# self fit of air ride



## alicksuwd

i'm looking at fitting the dunlop air ride suspension to my 2006 boxer before i go the the Alps in May. 

i'm lookig to do the job myself and am interested in any advice as to how much of a challenge the job this? (i succesfully fitted a gaslow system three weeks ago!)

but since then i've been thrown off my honda cb1300 and have some broken ribs and had a pin put in my wrist last sunday! 

please take this into consideration when advising :!: :!: :!:


----------



## teemyob

*Jobs*

Not something I fancy doing but trek recently fitted air suspension. Try searching and see if he has left any advice.

TM


----------



## nukeadmin

never fitted myself but seen a few kits fitted as i sell them on behalf of airride and wanted to know the product

The hardest part if removing the old bump stops as they are obviously subject to all the road conditions etc so can be a bugger to get off according to the fitters, once they are off just a case of bolting the new bellows in their place, running the flexible air line pipework to wherever you are mounting the gauge (usually in the footwell) and then fitting the gauge and connecting air lines.

clip up pipework, pressure test and you are off

http://www.outdoorbits.com/airide-air-suspension-for-motorhomes-p-200.html

some photos on the above url of the before and after so you get an idea of how it fits


----------



## teemyob

*Images*

I thought you had done it and posted pictures here Nuke?

TM


----------



## Mrplodd

Your wrist in plaster could be a serious handicap !! Bearing in mind you will need to operate spanners etc !!


----------



## jonegood

I fittedsome airrides last summer, it took a couple of hours max including routing the pipes so that I could have the guage in the garage. 

I found it very easy but I didnt have a broken wrist. I think you might struglle with jacking the van up and with knocking the old bumpstops off, have you got someone you can direct?

What do you hope to get out of the airides? they will repair sag, they are useful leveling aid and they will curb the swaying but will not give you a smoother ride


----------



## alicksuwd

i can always direct the boy as what to do if it's too much fo myself

i suppose that a good soaking with WD40 will assist with the bumpstops and i may need to look at a creeper board as i can't bend too well

has any one had to use a bottle jack to open up the space between the leaf and chasis? if so how did it go?

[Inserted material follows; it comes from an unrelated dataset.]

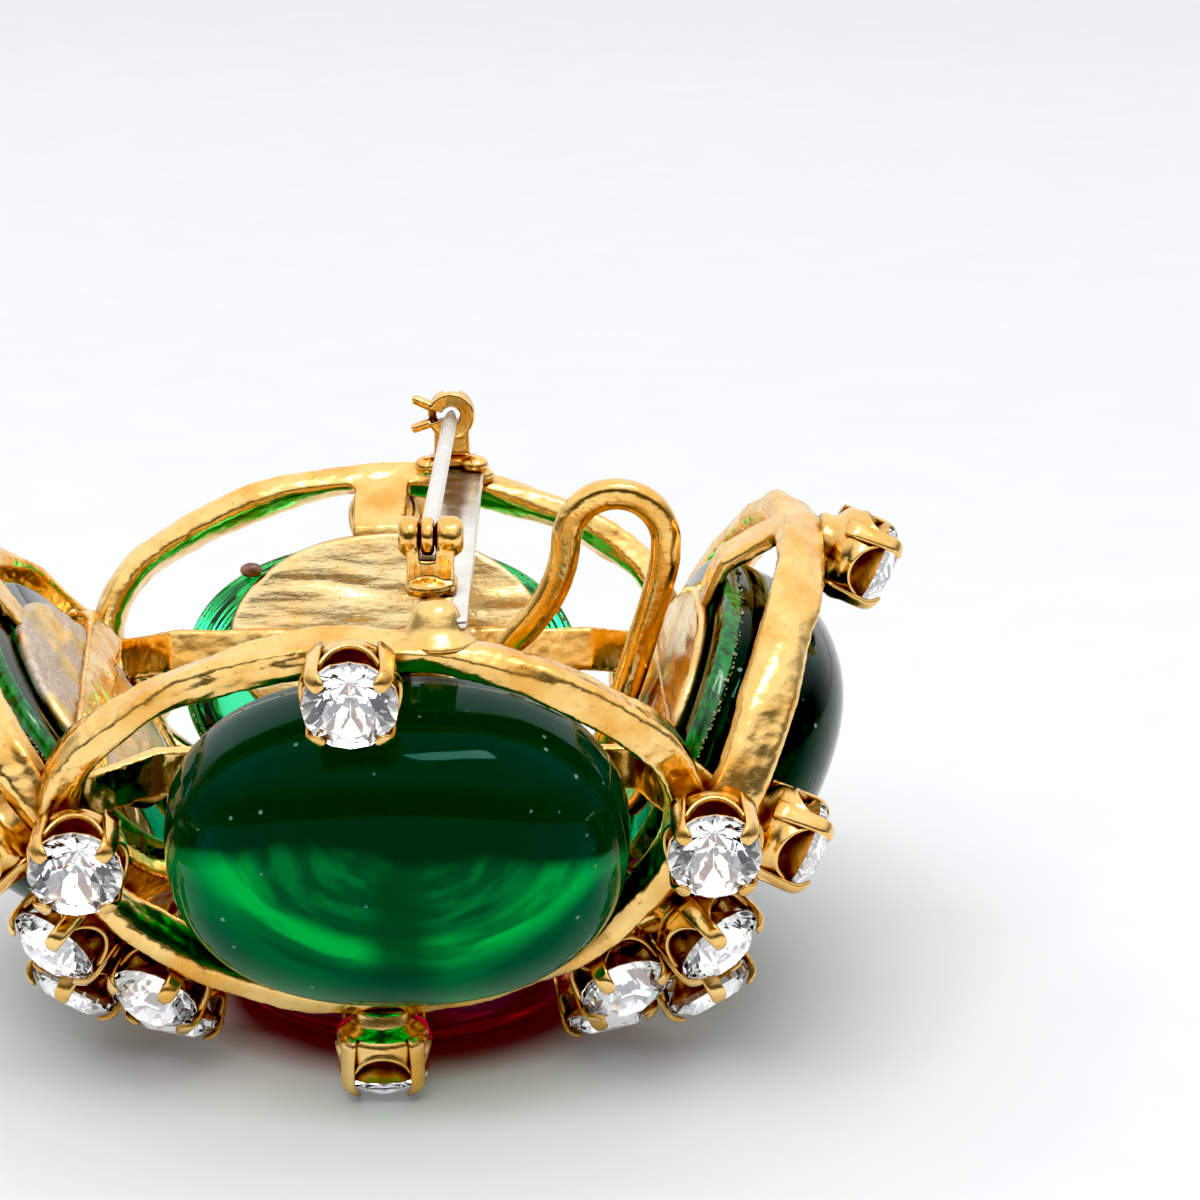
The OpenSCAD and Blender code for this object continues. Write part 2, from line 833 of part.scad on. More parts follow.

the reason for going down this route is that i'm only about 1/2" off the bump stops before the big dog (see <---) gets in :!: :!: :!:


----------



## oscardaisy

I fitted air ride to my apache its easy but in your condition don't do it. the nuts on stops will come of easy. jack up chasis and you will find big enough gap to take stops out and fit new ones.just fit gauge in footwell you will do it in 2hours easy. will stop sag on back end and helps stop swaying on motorways/a roads


----------



## Pudsey_Bear

I'd leave it, our Laika has been on it's bump stops since we hot it, it crashes on severe pot holes but otherwise it's fine, it does not affect the MOT (most ambulances are the same) and ours does not sway and corners really well.

Kev.


----------



## boater

fitted the dunlop system on my burstner last week the longest job was securing the pipes neatly took mine through to the drivers step no need to use a jack at all just backed mine up my leveling ramps plenty off room between the chasis rail and spings just compress the air bag to get it in cant coment on the advantages as the van is sornd for march.


----------



## trek

Hi alicksuwd

You say you are interested in fitting the Dunlop System 
these are sold by Marcle Leisure , have you been on their web site & looked at the Installation Instructions ?

print them out & read them carefully & then you can decide if you are up to it with your injured wrist

you don't say what Boxer you have but here is a link to one of them

marcle leisure "Dunlop Installation instruction"

by the way do you have ABS brakes or not ?
You have to adjust the load sensing valsve if you don't have ABS!

i can see why you need air rides with that lovely NEWFIE


----------



## alicksuwd

how do i tell if i have ABS of not?

the van is a late 2006 boxer 2.9t re-plated to 3.2t

the big guy is 95kg (14.5 stone) and sleeps wherever he wants too :!: :!:


----------



## DTPCHEMICALS

I fitted mine in about two hours.
Bump stops came out easy

A much improved ride.

DAve p


----------



## trek

I think !!!:- you will either have ABS or an LSV - load sensing valve

so print off the installation instructions climb under the camper & have a look near the back axle to see if the LSV is there see picture 13 in the link on my previous post

or for a photo look at this:-
http://www.driveriteltd.com/cimgs/driverite/File/appdocs/3178.pdf

you say you have a 2900kg chassis upgraded to 3200kg - have you taken the camper to a weigh bridge to check the GVW with it loaded up ready for a trip with dog & all passengers on board ?

When we had our brown Newfie our campers gas fire front kept rusting as she would lean against it after swimming in the sea!


----------



## alicksuwd

thanks for that LSV information trek.

the van has been on a weighbridge, this was the reason for having it replated, i've got loads to play with even when ready to go (including the big guy)

i'm thinking that i give my wrist a couple of weeks, get hold of creeper board and go for it


----------